Example showing how subtracting a baseline ( $V(s_t) \approx 10$ in this simplified case) centers the scaling factor around zero and reduces its variance compared to using raw returns $G_t$ .

Learning the Value Function Baseline

Of course, we typically don't know the true $V(s_t)$ under the current policy. Therefore, we need to learn it concurrently with the policy. This is usually done using function approximation, often with another neural network. We introduce a value function approximator $V(s; w)$ with parameters $w$ .

This value network $V(s; w)$ is trained to predict the expected return from a given state. Since REINFORCE uses Monte Carlo returns $G_t$ , a common approach is to train the value network by minimizing the Mean Squared Error (MSE) between its predictions $V(s_t; w)$ and the observed returns $G_t$ from the collected trajectories:

L(w) = \mathbb{E}_{\pi_\theta} [(G_t - V(s_t; w))^2]

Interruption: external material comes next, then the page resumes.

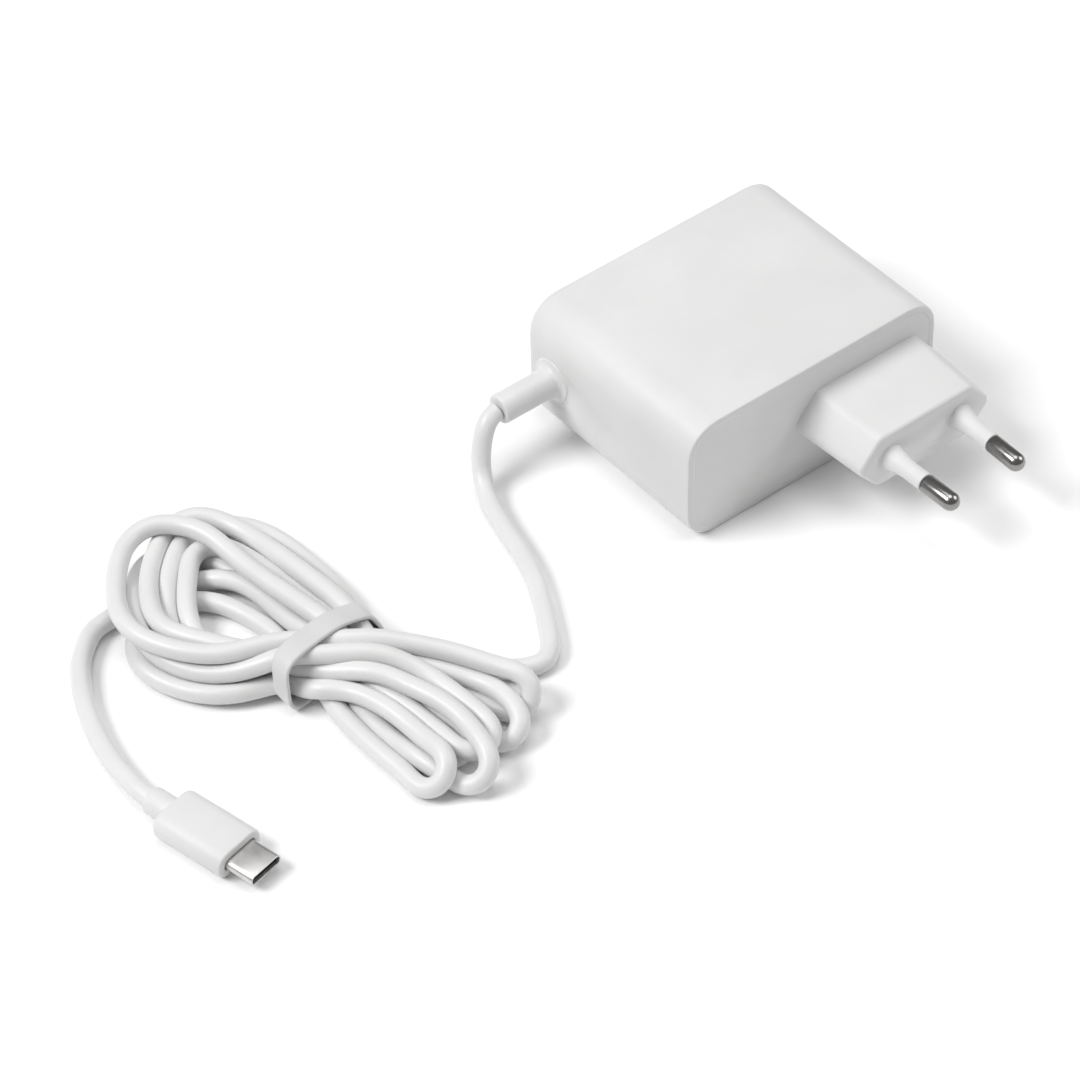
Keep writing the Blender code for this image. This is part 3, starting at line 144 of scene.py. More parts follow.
# One row for each turn of the hank, a figure of eight that crosses itself in the strap.
# run: X and Z of the right run, beside the strap and at its middle; shoulder, top, side and low:
# the far lobe, up, over and down; cross: in the strap; out, edge, tip and back: the near fold;
# home: X and Z of the run back to the strap.
RUN_Y, RUN_MIDDLE_Y, HOME_Y = -0.020, -0.002, -0.040
TURNS = [
    {
        "run": (-0.0506, 0.0044, -0.0491, 0.0026),
        "shoulder": (-0.0516, 0.0146, 0.0022),
        "top": (-0.0605, 0.0214, 0.0022),
        "side": (-0.0818, 0.0014, 0.0042),
        "low": (-0.0810, -0.0120, 0.0038),
        "cross": (-0.0660, -0.0255, 0.0069),
        "out": (-0.0505, -0.0410, 0.0050),
        "edge": (-0.0434, -0.0545, 0.0042),
        "tip": (-0.0476, -0.0662, 0.0034),
        "back": (-0.0528, -0.0570, 0.0022),
        "home": (-0.0565, 0.0022),
    },
    {
        "run": (-0.0546, 0.0084, -0.0550, 0.0066),
        "shoulder": (-0.0566, 0.0160, 0.0055),
        "top": (-0.0636, 0.0236, 0.0050),
        "side": (-0.0848, 0.0030, 0.0062),
        "low": (-0.0796, -0.0110, 0.0072),
        "cross": (-0.0692, -0.0255, 0.0069),
        "out": (-0.0600, -0.0402, 0.0062),
        "edge": (-0.0548, -0.0580, 0.0061),
        "tip": (-0.0593, -0.0719, 0.0042),
        "back": (-0.0641, -0.0585, 0.0023),
        "home": (-0.0652, 0.0024),
    },
    {
        "run": (-0.0576, 0.0060, -0.0576, 0.0050),
        "shoulder": (-0.0598, 0.0070, 0.0045),
        "top": (-0.0650, 0.0148, 0.0045),
        "side": (-0.0786, 0.0004, 0.0044),
        "low": (-0.0782, -0.0120, 0.0023),
        "cross": (-0.0640, -0.0255, 0.0046),
        "out": (-0.0580, -0.0400, 0.0034),
        "edge": (-0.0553, -0.0540, 0.0026),
        "tip": (-0.0586, -0.0632, 0.0023),
        "back": (-0.0614, -0.0560, 0.0022),
        "home": (-0.0616, 0.0022),
    },
    {
        "run": (-0.0612, 0.0102, -0.0628, 0.0090),
        "shoulder": (-0.0648, 0.0165, 0.0084),
        "top": (-0.0742, 0.0240, 0.0084),
        "side": (-0.0908, 0.0040, 0.0086),
        "low": (-0.0848, -0.0124, 0.0092),
        "cross": (-0.0682, -0.0246, 0.01035),
        "out": (-0.0506, -0.0376, 0.0086),
        "edge": (-0.0402, -0.0542, 0.0076),
        "tip": (-0.0392, -0.0616, 0.0050),
        "back": (-0.0444, -0.0560, 0.0022),
        "home": (-0.0514, 0.0022),
    },
    {
        "run": (-0.0595, 0.0036, -0.0610, 0.0022),
        "shoulder": (-0.0646, 0.0140, 0.0022),
        "top": (-0.0730, 0.0212, 0.0022),
        "side": (-0.0890, 0.0005, 0.0040),
        "low": (-0.0849, -0.0148, 0.0056),
        "cross": (-0.0702, -0.0254, 0.0076),
        "out": (-0.0564, -0.0370, 0.0073),
        "edge": (-0.0510, -0.0560, 0.0069),
        "tip": (-0.0546, -0.0662, 0.0056),
        "back": (-0.0586, -0.0580, 0.0046),
        "home": (-0.0600, 0.0034),
    },
    {
        "run": (-0.0634, 0.0062, -0.0632, 0.0042),
        "shoulder": (-0.0656, 0.0064, 0.0032),
        "top": (-0.0765, 0.0121, 0.0022),
        "side": (-0.0916, -0.0010, 0.0022),
        "low": (-0.0866, -0.0168, 0.0028),
        "cross": (-0.0730, -0.0283, 0.0052),
        "out": (-0.0656, -0.0370, 0.0062),
        "edge": (-0.0627, -0.0535, 0.0064),
        "tip": (-0.0660, -0.0676, 0.0044),
        "back": (-0.0686, -0.0570, 0.0022),
        "home": (-0.0690, 0.0022),
    },
]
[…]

So, during training, we perform two main updates in each iteration (after collecting trajectories):

Update Policy Parameters $\theta$ : Use the policy gradient with the learned baseline:
$\Delta \theta = \alpha_\theta \nabla_\theta \log \pi(a_t|s_t; \theta) (G_t - V(s_t; w))$
Note that we treat $V(s_t; w)$ as a fixed baseline value when calculating the policy gradient; we don't backpropagate the policy loss through the value network.
Update Value Function Parameters $w$ : Minimize the MSE loss between predicted values and actual returns:
$\Delta w = \alpha_w \nabla_w (G_t - V(s_t; w))^2 = \alpha_w \cdot 2 (G_t - V(s_t; w)) (-\nabla_w V(s_t; w))$

Here, $\alpha_\theta$ and $\alpha_w$ are the learning rates for the policy and value function, respectively.

This approach of using a learned value function $V(s; w)$ as a baseline for a policy gradient method forms the basis of Actor-Critic algorithms, which we will discuss in detail in the next chapter. The policy network $\pi(a|s; \theta)$ is the "Actor," deciding which actions to take, and the value network $V(s; w)$ is the "Critic," evaluating the states visited by the Actor and providing the baseline to reduce variance in the Actor's learning signal.